** begin DATA **

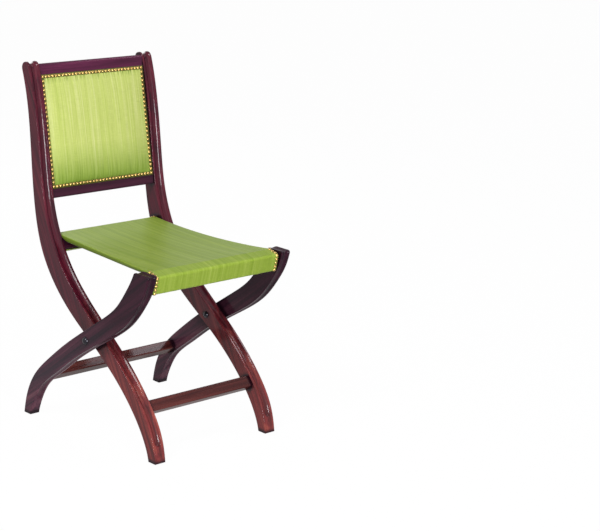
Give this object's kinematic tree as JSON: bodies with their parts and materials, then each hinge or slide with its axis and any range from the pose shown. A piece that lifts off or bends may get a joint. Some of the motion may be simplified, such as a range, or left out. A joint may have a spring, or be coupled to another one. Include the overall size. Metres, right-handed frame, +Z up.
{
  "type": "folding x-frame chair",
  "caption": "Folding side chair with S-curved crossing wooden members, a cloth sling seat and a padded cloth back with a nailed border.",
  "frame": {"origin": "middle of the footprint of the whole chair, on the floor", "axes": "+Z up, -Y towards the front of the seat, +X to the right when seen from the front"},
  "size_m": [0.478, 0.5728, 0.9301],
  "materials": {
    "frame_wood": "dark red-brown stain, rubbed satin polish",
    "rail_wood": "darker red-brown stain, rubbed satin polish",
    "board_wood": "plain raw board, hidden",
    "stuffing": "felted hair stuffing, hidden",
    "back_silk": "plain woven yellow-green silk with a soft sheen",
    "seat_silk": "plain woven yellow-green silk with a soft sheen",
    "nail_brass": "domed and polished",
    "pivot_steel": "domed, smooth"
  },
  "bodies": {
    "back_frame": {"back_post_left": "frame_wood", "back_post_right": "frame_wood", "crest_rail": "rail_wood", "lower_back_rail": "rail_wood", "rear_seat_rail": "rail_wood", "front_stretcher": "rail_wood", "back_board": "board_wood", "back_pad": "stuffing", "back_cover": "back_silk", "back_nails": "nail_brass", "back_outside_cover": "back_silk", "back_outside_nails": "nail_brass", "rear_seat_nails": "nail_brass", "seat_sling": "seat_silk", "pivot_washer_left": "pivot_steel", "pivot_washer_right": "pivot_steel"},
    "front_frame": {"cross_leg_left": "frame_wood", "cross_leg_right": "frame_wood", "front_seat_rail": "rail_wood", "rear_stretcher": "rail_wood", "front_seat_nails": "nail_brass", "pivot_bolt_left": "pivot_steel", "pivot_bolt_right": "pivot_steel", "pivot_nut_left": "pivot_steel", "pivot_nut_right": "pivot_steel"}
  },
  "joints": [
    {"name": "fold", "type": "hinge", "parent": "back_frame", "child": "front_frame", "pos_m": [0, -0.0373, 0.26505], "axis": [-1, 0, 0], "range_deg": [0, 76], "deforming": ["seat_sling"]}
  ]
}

** end DATA **

- **WHAT THIS TASK INVOLVES**
Copy out each line of the listing that holds "from".

- **THE ANSWER**
Give this object's kinematic tree as JSON: bodies with their parts and materials, then each hinge or slide with its axis and any range from the pose shown. A piece that lifts off or bends may get a joint. Some of the motion may be simplified, such as a range, or left out. A joint may have a spring, or be coupled to another one. Include the overall size. Metres, right-handed frame, +Z up.
  "frame": {"origin": "middle of the footprint of the whole chair, on the floor", "axes": "+Z up, -Y towards the front of the seat, +X to the right when seen from the front"},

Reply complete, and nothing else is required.